Humphries has always been something of a Tory, but for many years his conservatism was largely irrelevant. His transphobic pronouncements, while obviously offensive, can be regarded as part of his deliberately provocative persona. And the idea that his name was expunged from Melbourne International Comedy Festival’s most prestigious award – the Barry Award – is precisely the kind of reaction he was, perhaps, looking for.

John Clarke and Brian Dawe became one of the most incisive and cutting political satirists, especially The Games.

Plenty of other Australian practitioners of comedy are memorable: Max Gillies and his writers, Roy Slaven and H.G. Nelson, the Chaser mob, and the team who gave us Frontline, The Castle and Utopia. Later MacCallum’s favourite comedian became Kitty Flanagan.

The historian John Hirst contends that while the Australian people despise politicians, but the politicians can extract an amazing degree of obedience from the people, while the people themselves believe they are anti-authority. Australians are suspicious of persons in authority, but towards impersonal authority they are very obedient.

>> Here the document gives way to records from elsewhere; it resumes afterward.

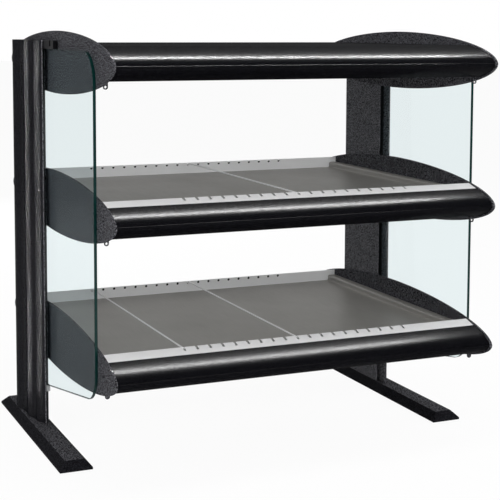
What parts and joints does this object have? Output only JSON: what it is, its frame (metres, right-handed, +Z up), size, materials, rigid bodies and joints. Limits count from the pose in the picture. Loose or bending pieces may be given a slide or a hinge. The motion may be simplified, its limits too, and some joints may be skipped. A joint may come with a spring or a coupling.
{
  "type": "heated merchandiser",
  "caption": "Countertop heated food merchandiser with stacked heated shelves under a canopy, oval end caps, fluted side uprights and clear side panels, open at front and back.",
  "frame": {"origin": "on the counter, under the middle of the end caps", "axes": "+X to the customer's right, +Y to the operator's side at the back, +Z up"},
  "size_m": [0.868, 0.756, 0.82],
  "materials": {
    "black_coat": "black powder coat with a fine sparkle",
    "upright_coat": "aluminium extrusion with a black powder coat, fine sparkle",
    "rail_black": "aluminium extrusion, semi-gloss black",
    "cover_black": "steel sheet, semi-gloss black",
    "clear_glass": "clear tempered, polished edges",
    "tray_grey": "satin, dark grey",
    "bright_aluminium": "bright satin",
    "reflector": "bright reflector sheet",
    "element_steel": "dull sheath",
    "lamp_glass": "clear tube with ceramic ends",
    "black_plastic": "semi-gloss",
    "grey_plastic": "matt",
    "rubber": "matt",
    "guard_steel": "satin",
    "blanket": "matt silicone"
  },
  "bodies": {
    "frame": {"left_foot": "black_coat", "right_foot": "black_coat", "left_foot_pad": "rubber", "right_foot_pad": "rubber", "left_upright": "upright_coat", "right_upright": "upright_coat", "left_upright_plug": "black_plastic", "right_upright_plug": "black_plastic", "left_glass": "clear_glass", "right_glass": "clear_glass", "left_gasket": "rubber", "right_gasket": "rubber", "left_glass_rest": "grey_plastic", "right_glass_rest": "grey_plastic", "left_glass_retainer": "black_plastic", "right_glass_retainer": "black_plastic", "canopy_left_cap": "black_coat", "canopy_right_cap": "black_coat", "mid_left_cap": "black_coat", "mid_right_cap": "black_coat", "low_left_cap": "black_coat", "low_right_cap": "black_coat", "canopy_front_rail": "rail_black", "canopy_rear_rail": "rail_black", "mid_front_rail": "rail_black", "mid_rear_rail": "rail_black", "low_front_rail": "rail_black", "low_rear_rail": "rail_black", "canopy_top_cover": "cover_black", "canopy_heat_pan": "reflector", "canopy_heating_element": "element_steel", "canopy_lamp": "lamp_glass", "canopy_element_guard": "guard_steel", "mid_tray": "tray_grey", "mid_heat_blanket": "blanket", "mid_slotted_lip": "bright_aluminium", "mid_back_strip": "bright_aluminium", "mid_heat_pan": "reflector", "mid_heating_element": "element_steel", "mid_lamp": "lamp_glass", "mid_element_guard": "guard_steel", "low_tray": "tray_grey", "low_heat_blanket": "blanket", "low_slotted_lip": "bright_aluminium", "low_back_strip": "bright_aluminium", "low_base_plate": "tray_grey", "canopy_control_box": "black_plastic", "mid_control_box": "black_plastic", "low_control_box": "black_plastic", "cord_gland": "black_plastic"},
    "mid_divider": {"mid_divider": "bright_aluminium"},
    "low_divider_left": {"low_divider_left": "bright_aluminium"},
    "low_divider_middle": {"low_divider_middle": "bright_aluminium"},
    "canopy_rocker": {"canopy_rocker": "black_plastic"},
    "mid_rocker": {"mid_rocker": "black_plastic"},
    "low_rocker": {"low_rocker": "black_plastic"},
    "canopy_knob": {"canopy_knob": "black_plastic"},
    "mid_knob": {"mid_knob": "black_plastic"},
    "low_knob": {"low_knob": "black_plastic"}
  },
  "joints": [
    {"name": "mid_divider_lift", "type": "hinge", "parent": "frame", "child": "mid_divider", "pos_m": [0, 0.29075, 0.515], "axis": [-1, 0, 0], "range_deg": [0, 18]},
    {"name": "low_divider_left_lift", "type": "hinge", "parent": "frame", "child": "low_divider_left", "pos_m": [-0.2286, 0.29075, 0.24], "axis": [-1, 0, 0], "range_deg": [0, 18]},
    {"name": "low_divider_middle_lift", "type": "hinge", "parent": "frame", "child": "low_divider_middle", "pos_m": [0, 0.29075, 0.24], "axis": [-1, 0, 0], "range_deg": [0, 18]},
    {"name": "canopy_rocker_tilt", "type": "hinge", "parent": "frame", "child": "canopy_rocker", "pos_m": [-0.29, 0.348, 0.759], "axis": [1, 0, 0], "range_deg": [0, 20]},
    {"name": "mid_rocker_tilt", "type": "hinge", "parent": "frame", "child": "mid_rocker", "pos_m": [-0.29, 0.348, 0.484], "axis": [1, 0, 0], "range_deg": [0, 20]},
    {"name": "low_rocker_tilt", "type": "hinge", "parent": "frame", "child": "low_rocker", "pos_m": [-0.29, 0.348, 0.209], "axis": [1, 0, 0], "range_deg": [0, 20]},
    {"name": "canopy_knob_turn", "type": "hinge", "parent": "frame", "child": "canopy_knob", "pos_m": [-0.235, 0.352, 0.759], "axis": [0, 1, 0], "range_deg": [0, 270]},
    {"name": "mid_knob_turn", "type": "hinge", "parent": "frame", "child": "mid_knob", "pos_m": [-0.235, 0.352, 0.484], "axis": [0, 1, 0], "range_deg": [0, 270]},
    {"name": "low_knob_turn", "type": "hinge", "parent": "frame", "child": "low_knob", "pos_m": [-0.235, 0.352, 0.209], "axis": [0, 1, 0], "range_deg": [0, 270]}
  ]
}
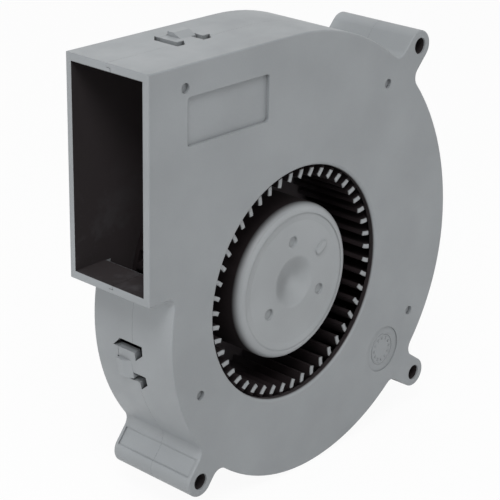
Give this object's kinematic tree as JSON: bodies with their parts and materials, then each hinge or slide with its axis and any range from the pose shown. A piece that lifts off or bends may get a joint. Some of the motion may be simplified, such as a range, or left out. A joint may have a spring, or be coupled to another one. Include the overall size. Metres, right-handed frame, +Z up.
{
  "type": "dc blower fan",
  "caption": "Centrifugal blower with a snapped two-part scroll housing, three mounting ears, a round inlet, a rectangular outlet and a forward-curved impeller on an outer-rotor motor.",
  "frame": {"origin": "where the rotor axis meets the flat rear mounting face", "axes": "+Y out of the rear face along the rotor axis, the inlet faces -Y, the outlet faces -X, +Z up as in the picture"},
  "size_m": [0.1175, 0.028, 0.1248],
  "materials": {
    "housing_plastic": "fine moulded grain, matte",
    "impeller_plastic": "smooth moulded, satin",
    "cap_plastic": "matte",
    "yoke_steel": "zinc plated",
    "magnet_rubber": "bonded ferrite strip, matte",
    "shaft_steel": "ground",
    "bush_brass": "turned",
    "bearing_steel": "polished",
    "cage_plastic": "natural",
    "core_steel": "stacked laminations",
    "insulator_plastic": "matte",
    "copper_winding": "enamelled copper wire, glossy",
    "board_laminate": "solder mask, glossy",
    "chip_resin": "matte",
    "ceramic_part": "ceramic",
    "tinned_pin": "tinned"
  },
  "bodies": {
    "housing": {"front_shell": "housing_plastic", "rear_shell": "housing_plastic", "rear_cap": "cap_plastic", "bearing_tube": "bush_brass", "front_bearing_outer_ring": "bearing_steel", "rear_bearing_outer_ring": "bearing_steel", "stator_core": "core_steel", "front_insulator": "insulator_plastic", "rear_insulator": "insulator_plastic", "stator_coils": "copper_winding", "circuit_board": "board_laminate", "hall_sensor": "chip_resin", "driver_chip": "chip_resin", "capacitors": "ceramic_part", "resistors": "chip_resin", "winding_pins": "tinned_pin"},
    "rotor": {"impeller": "impeller_plastic", "rotor_yoke": "yoke_steel", "rotor_magnet": "magnet_rubber", "shaft_bush": "bush_brass", "shaft": "shaft_steel", "thrust_washer": "cage_plastic", "retaining_ring": "shaft_steel", "preload_spring": "shaft_steel", "front_bearing_inner_ring": "bearing_steel", "rear_bearing_inner_ring": "bearing_steel"},
    "front_ball_set": {"front_bearing_balls": "bearing_steel", "front_bearing_cage": "cage_plastic"},
    "rear_ball_set": {"rear_bearing_balls": "bearing_steel", "rear_bearing_cage": "cage_plastic"}
  },
  "joints": [
    {"name": "impeller_spin", "type": "hinge", "parent": "housing", "child": "rotor", "pos_m": [0, -0.014, 0], "axis": [0, -1, 0], "continuous": true},
    {"name": "front_ball_orbit", "type": "hinge", "parent": "housing", "child": "front_ball_set", "pos_m": [0, -0.0188, 0], "axis": [0, -1, 0], "continuous": true},
    {"name": "rear_ball_orbit", "type": "hinge", "parent": "housing", "child": "rear_ball_set", "pos_m": [0, -0.0064, 0], "axis": [0, -1, 0], "continuous": true}
  ],
  "couplings": [
    {"joint": "front_ball_orbit", "follows": "impeller_spin", "ratio": 0.3564},
    {"joint": "rear_ball_orbit", "follows": "impeller_spin", "ratio": 0.3564}
  ]
}
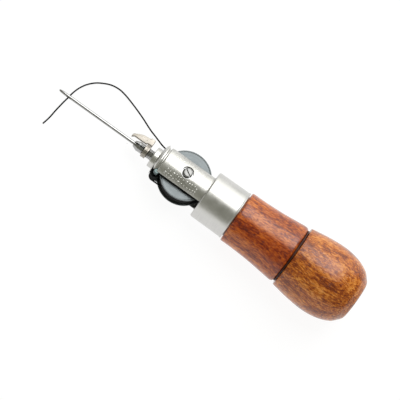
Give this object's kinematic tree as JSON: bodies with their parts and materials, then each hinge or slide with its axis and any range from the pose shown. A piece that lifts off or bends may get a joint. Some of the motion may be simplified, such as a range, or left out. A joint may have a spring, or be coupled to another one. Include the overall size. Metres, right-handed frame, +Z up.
{
  "type": "lock-stitch sewing awl",
  "caption": "Hand sewing awl: turned wood handle with a screw-off cap, cast housing holding a thread bobbin, wing-nut chuck and an eyed needle with waxed thread.",
  "frame": {"origin": "on the table under the middle of the tool's length and width, without its free thread", "axes": "+Z up from the table the tool lies on, +X along the tool towards the needle, +Y across the bobbin slot"},
  "size_m": [0.1792, 0.0402, 0.038],
  "materials": {
    "cast_aluminium": "satin, tumbled die casting",
    "nickel_plate": "bright nickel plate with a warm tone",
    "steel": "polished steel",
    "brass": "turned brass",
    "red_wood": "reddish hardwood under satin lacquer",
    "amber_wood": "amber hardwood under satin lacquer",
    "black_thread": "waxed twisted thread",
    "dark_leather": "dark leather washer"
  },
  "bodies": {
    "handle": {"housing": "cast_aluminium", "ferrule": "cast_aluminium", "handle_grip": "red_wood", "grip_thread_ring": "brass", "tang_screw": "steel", "chuck_stud": "steel", "tension_post": "steel", "thread_feed": "black_thread", "thread_loop": "black_thread", "spare_needle_1": "steel", "spare_needle_2": "steel"},
    "bobbin": {"bobbin_hub": "nickel_plate", "bobbin_plate_front": "nickel_plate", "bobbin_plate_back": "nickel_plate", "thread_winding": "black_thread"},
    "screw_washer": {"bobbin_screw_washer": "steel"},
    "bobbin_screw": {"bobbin_screw": "steel"},
    "nut_collar": {"nut_collar": "nickel_plate"},
    "wing_nut": {"wing_nut": "nickel_plate"},
    "needle": {"needle": "steel", "thread_tail": "black_thread"},
    "cap_washer": {"cap_washer": "dark_leather"},
    "handle_cap": {"handle_cap": "amber_wood", "cap_thread_insert": "brass"}
  },
  "joints": [
    {"name": "bobbin_spin", "type": "hinge", "parent": "handle", "child": "bobbin", "pos_m": [0.01448, -0.0003, 0.01162], "axis": [0.0893, 0, 0.996], "continuous": true},
    {"name": "screw_lift", "type": "slide", "parent": "handle", "child": "screw_washer", "axis": [0.0893, 0, 0.996], "range_m": [0, 0.0035]},
    {"name": "screw_turn", "type": "hinge", "parent": "screw_washer", "child": "bobbin_screw", "pos_m": [0.0152, -0.0003, 0.01969], "axis": [0.0893, 0, 0.996], "range_deg": [0, 1800]},
    {"name": "nut_travel", "type": "slide", "parent": "handle", "child": "nut_collar", "axis": [0.996, 0, -0.0893], "range_m": [0, 0.004]},
    {"name": "nut_turn", "type": "hinge", "parent": "nut_collar", "child": "wing_nut", "pos_m": [0.03599, 0, 0.00969], "axis": [0.996, 0, -0.0893], "range_deg": [0, 1800]},
    {"name": "needle_slide", "type": "slide", "parent": "handle", "child": "needle", "axis": [0.996, 0, -0.0893], "range_m": [0, 0.018]},
    {"name": "cap_travel", "type": "slide", "parent": "handle", "child": "cap_washer", "axis": [-0.996, 0, 0.0893], "range_m": [0, 0.012]},
    {"name": "cap_turn", "type": "hinge", "parent": "cap_washer", "child": "handle_cap", "pos_m": [-0.05096, 0, 0.01748], "axis": [-0.996, 0, 0.0893], "range_deg": [0, 2160]}
  ],
  "couplings": [
    {"joint": "screw_turn", "follows": "screw_lift", "rad_per_m": 8975.9},
    {"joint": "nut_turn", "follows": "nut_travel", "rad_per_m": 7853.9},
    {"joint": "cap_travel", "follows": "cap_turn", "m_per_rad": 0.00031831}
  ]
}
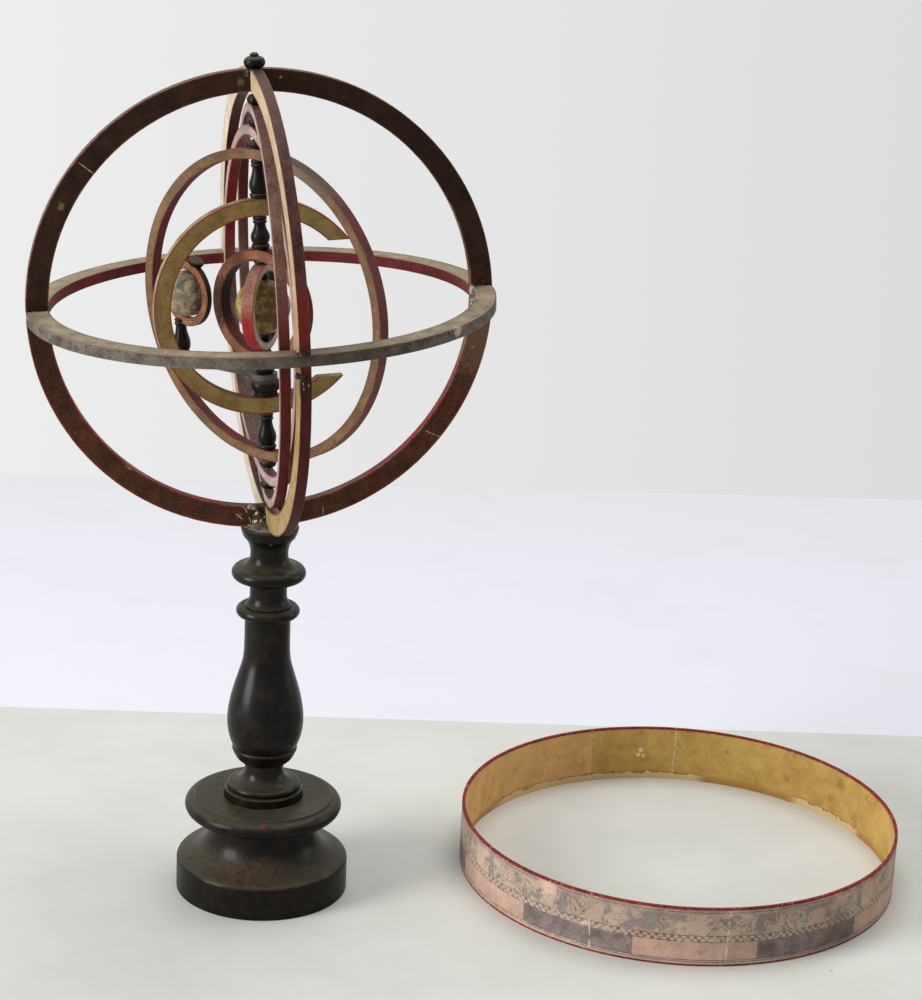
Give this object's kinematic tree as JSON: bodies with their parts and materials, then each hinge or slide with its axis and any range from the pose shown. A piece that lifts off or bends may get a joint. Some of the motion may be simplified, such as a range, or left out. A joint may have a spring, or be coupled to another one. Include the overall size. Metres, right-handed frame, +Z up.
{
  "type": "armillary sphere",
  "caption": "Armillary sphere of lapped pasteboard hoops with orbit rings that turn on a leaning polar wire, a turned stand and a separate zodiac band.",
  "frame": {"origin": "centre of the foot's underside, on the table", "axes": "+Z up the column, +X from the foot towards the zodiac band, in the plane of the solstitial colure"},
  "size_m": [0.4451, 0.2263, 0.4169],
  "materials": {
    "foot": "ebonised turned wood, worn",
    "column": "ebonised turned wood, worn",
    "solstitial_colure": "painted pasteboard, red edges",
    "equinoctial_colure": "painted pasteboard, one cream face",
    "ecliptic_ring": "printed paper on pasteboard, worn",
    "polar_wire": "dull iron wire",
    "finial": "ebonised turned wood",
    "pivot_cone": "ebonised turned wood",
    "sun": "ochre painted ball, speckled",
    "saturn_ring": "printed paper face, brown-red outer edge",
    "jupiter_ring": "printed paper face, red inner edge",
    "mars_ring": "olive-gold paper face, red edges",
    "earth_orbit_ring": "khaki paper face with thin red borders",
    "venus_ring": "peach-brown paper face, dark inside",
    "mercury_ring": "red outer edge, cream paper face",
    "earth_globe": "painted ball, beige with dark green patches",
    "earth_meridian": "printed paper face, dark edge",
    "earth_pin": "dull iron pin",
    "earth_arm": "thin stained wooden bar",
    "zodiac_band": "printed paper band with red rims",
    "sun_top_bead": "ebonised turned wood",
    "sun_bottom_bead": "ebonised turned wood",
    "mercury_top_bead": "ebonised turned wood",
    "mercury_bottom_bead": "ebonised turned wood",
    "mars_top_bead": "ebonised turned wood",
    "mars_bottom_bead": "ebonised turned wood",
    "jupiter_top_bead": "ebonised turned wood",
    "jupiter_bottom_bead": "ebonised turned wood",
    "saturn_top_bead": "ebonised turned wood",
    "outer_baluster": "ebonised turned wood",
    "inner_baluster": "ebonised turned wood",
    "lower_baluster": "ebonised turned wood",
    "earth_hub": "ebonised turned wood",
    "hub_collar": "ebonised turned wood",
    "earth_baluster": "ebonised turned wood",
    "earth_cap": "ebonised turned wood"
  },
  "bodies": {
    "stand": {"foot": "foot", "column": "column", "solstitial_colure": "solstitial_colure", "equinoctial_colure": "equinoctial_colure", "ecliptic_ring": "ecliptic_ring", "polar_wire": "polar_wire", "finial": "finial", "pivot_cone": "pivot_cone", "sun": "sun", "sun_top_bead": "sun_top_bead", "sun_bottom_bead": "sun_bottom_bead", "mercury_top_bead": "mercury_top_bead", "mercury_bottom_bead": "mercury_bottom_bead", "mars_top_bead": "mars_top_bead", "mars_bottom_bead": "mars_bottom_bead", "jupiter_top_bead": "jupiter_top_bead", "jupiter_bottom_bead": "jupiter_bottom_bead", "saturn_top_bead": "saturn_top_bead", "outer_baluster": "outer_baluster", "inner_baluster": "inner_baluster", "lower_baluster": "lower_baluster"},
    "saturn_orbit": {"saturn_ring": "saturn_ring"},
    "jupiter_orbit": {"jupiter_ring": "jupiter_ring"},
    "mars_orbit": {"mars_ring": "mars_ring"},
    "earth_orbit": {"earth_orbit_ring": "earth_orbit_ring"},
    "venus_orbit": {"venus_ring": "venus_ring"},
    "mercury_orbit": {"mercury_ring": "mercury_ring"},
    "earth_carrier": {"earth_arm": "earth_arm", "earth_hub": "earth_hub", "hub_collar": "hub_collar"},
    "earth_frame": {"earth_baluster": "earth_baluster", "earth_meridian": "earth_meridian", "earth_pin": "earth_pin", "earth_cap": "earth_cap"},
    "earth": {"earth_globe": "earth_globe"},
    "band": {"zodiac_band": "zodiac_band"}
  },
  "joints": [
    {"name": "saturn_turn", "type": "hinge", "parent": "stand", "child": "saturn_orbit", "pos_m": [-0.00604, 0, 0.29823], "axis": [-0.0558, 0, 0.9984], "continuous": true},
    {"name": "jupiter_turn", "type": "hinge", "parent": "stand", "child": "jupiter_orbit", "pos_m": [-0.00604, 0, 0.29823], "axis": [-0.0558, 0, 0.9984], "continuous": true},
    {"name": "mars_turn", "type": "hinge", "parent": "stand", "child": "mars_orbit", "pos_m": [-0.00604, 0, 0.29823], "axis": [-0.0558, 0, 0.9984], "continuous": true},
    {"name": "earth_turn", "type": "hinge", "parent": "stand", "child": "earth_orbit", "pos_m": [-0.00604, 0, 0.29823], "axis": [-0.0558, 0, 0.9984], "continuous": true},
    {"name": "venus_turn", "type": "hinge", "parent": "stand", "child": "venus_orbit", "pos_m": [-0.00604, 0, 0.29823], "axis": [-0.0558, 0, 0.9984], "continuous": true},
    {"name": "mercury_turn", "type": "hinge", "parent": "stand", "child": "mercury_orbit", "pos_m": [-0.00604, 0, 0.29823], "axis": [-0.0558, 0, 0.9984], "continuous": true},
    {"name": "earth_arm_turn", "type": "hinge", "parent": "earth_orbit", "child": "earth_carrier", "pos_m": [-0.00604, 0, 0.29823], "axis": [-0.0558, 0, 0.9984], "range_deg": [-265, 18]},
    {"name": "earth_frame_swivel", "type": "hinge", "parent": "earth_carrier", "child": "earth_frame", "pos_m": [-0.04063, 0.04129, 0.2963], "axis": [-0.0558, 0, 0.9984], "range_deg": [-105, 120]},
    {"name": "earth_spin", "type": "hinge", "parent": "earth_frame", "child": "earth", "pos_m": [-0.03714, 0.03591, 0.2965], "axis": [0.1656, -0.3344, 0.9278], "continuous": true},
    {"name": "zodiac_band_lift", "type": "slide", "parent": "stand", "child": "band", "axis": [0, 0, 1], "range_m": [0, 0.1]}
  ]
}
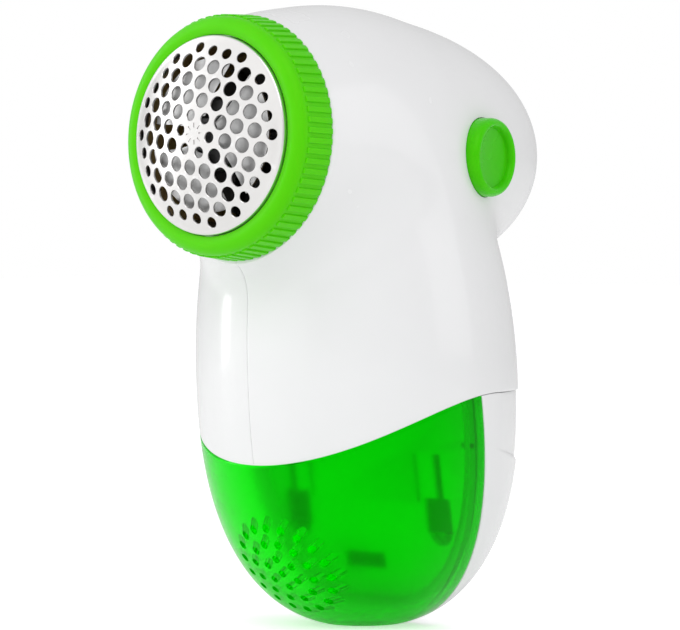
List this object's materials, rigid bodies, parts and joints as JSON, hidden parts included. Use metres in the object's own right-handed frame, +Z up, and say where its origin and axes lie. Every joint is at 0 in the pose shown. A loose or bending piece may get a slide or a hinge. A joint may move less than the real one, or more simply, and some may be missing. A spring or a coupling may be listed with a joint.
{
  "type": "fabric shaver",
  "caption": "Hand-held battery fabric shaver with a perforated foil in a knurled clamp ring, a push button, a clear lint bin and a battery door.",
  "frame": {"origin": "centre of the small flat base that the grip stands on", "axes": "+Z up the grip, -Y out of the foil, +X out of the side with the push button"},
  "size_m": [0.0674, 0.0993, 0.1305],
  "materials": {
    "white_gloss_plastic": "polished white ABS",
    "white_inner_plastic": "plain moulded white ABS",
    "green_satin_plastic": "satin bright green ABS",
    "clear_green_plastic": "translucent green polystyrene",
    "foil_steel": "polished etched steel foil",
    "spring_steel": "plated steel",
    "black_plastic": "black nylon",
    "wire_insulation_red": "red PVC insulation",
    "wire_insulation_black": "black PVC insulation",
    "cell_wrap": "printed sleeve over a metal can"
  },
  "bodies": {
    "housing": {"housing_left": "white_gloss_plastic", "housing_right": "white_gloss_plastic", "housing_screw_1": "spring_steel", "housing_screw_2": "spring_steel", "housing_screw_3": "spring_steel", "cutter_chamber": "white_inner_plastic", "lint_duct": "white_inner_plastic", "motor_bracket": "white_inner_plastic", "bracket_screw_1": "spring_steel", "bracket_screw_2": "spring_steel", "motor_can": "spring_steel", "motor_end_cap": "black_plastic", "motor_terminal_1": "spring_steel", "motor_terminal_2": "spring_steel", "button_guide": "white_inner_plastic", "button_spring": "spring_steel", "switch_body": "black_plastic", "chassis": "white_inner_plastic", "battery_tray": "white_inner_plastic", "battery_cell_1": "cell_wrap", "battery_cell_2": "cell_wrap", "cell_link": "spring_steel", "contact_plate_1": "spring_steel", "contact_plate_2": "spring_steel", "contact_spring_1": "spring_steel", "contact_spring_2": "spring_steel", "wire_red": "wire_insulation_red", "wire_black": "wire_insulation_black", "wire_link": "wire_insulation_red"},
    "cap": {"foil": "foil_steel"},
    "ring": {"clamp_ring": "green_satin_plastic"},
    "rotor": {"motor_shaft": "spring_steel", "fan": "black_plastic", "blade_hub": "black_plastic", "blade_cap": "black_plastic", "blade_1": "spring_steel", "blade_2": "spring_steel", "blade_3": "spring_steel"},
    "button": {"power_button": "green_satin_plastic", "switch_plunger": "green_satin_plastic"},
    "bin": {"lint_bin": "clear_green_plastic"},
    "door": {"battery_door": "white_gloss_plastic"}
  },
  "joints": [
    {"name": "cap_slide", "type": "slide", "parent": "housing", "child": "cap", "axis": [0, -0.9986, 0.0523], "range_m": [0, 0.03]},
    {"name": "ring_turn", "type": "hinge", "parent": "cap", "child": "ring", "pos_m": [0, -0.0385, 0.1025], "axis": [0, -0.9986, 0.0523], "range_deg": [0, 40]},
    {"name": "rotor_spin", "type": "hinge", "parent": "housing", "child": "rotor", "pos_m": [0, -0.0385, 0.1025], "axis": [0, -0.9986, 0.0523], "continuous": true},
    {"name": "button_press", "type": "slide", "parent": "housing", "child": "button", "axis": [-0.9903, -0.1392, 0], "range_m": [0, 0.0018], "stiffness_N_per_m": 600, "springref_m": -0.0015, "deforming": ["button_spring"]},
    {"name": "lint_bin_slide", "type": "slide", "parent": "housing", "child": "bin", "axis": [0, 0.1582, -0.9874], "range_m": [0, 0.055]},
    {"name": "battery_door_slide", "type": "slide", "parent": "housing", "child": "door", "axis": [0, 0.1582, -0.9874], "range_m": [0, 0.055]}
  ]
}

Hirst, of course, had no problem finding evidence for his proposition. He could cite phenomena as diverse as compulsory voting, random breath testing, bans on smoking in public places and compulsory bike helmets. Most of us only begin to recognise the peculiarity of some of these ways that governments regulate our behaviour when we are outside the country, or if we have come from somewhere else.

Ceridwen Dovey feels incapable of criticising Australia despite its shameful history of annihilation and racism, its growing intolerance of foreigners of certain kinds and colours. It is relevant that South Africa’s policy of Apartheid was influenced by Australian attitudes to its indigenous and white Australia Policy, enforced until the late 1960’s.

Our inhumane treatment of asylum seekers fits in neatly with all early atrocities.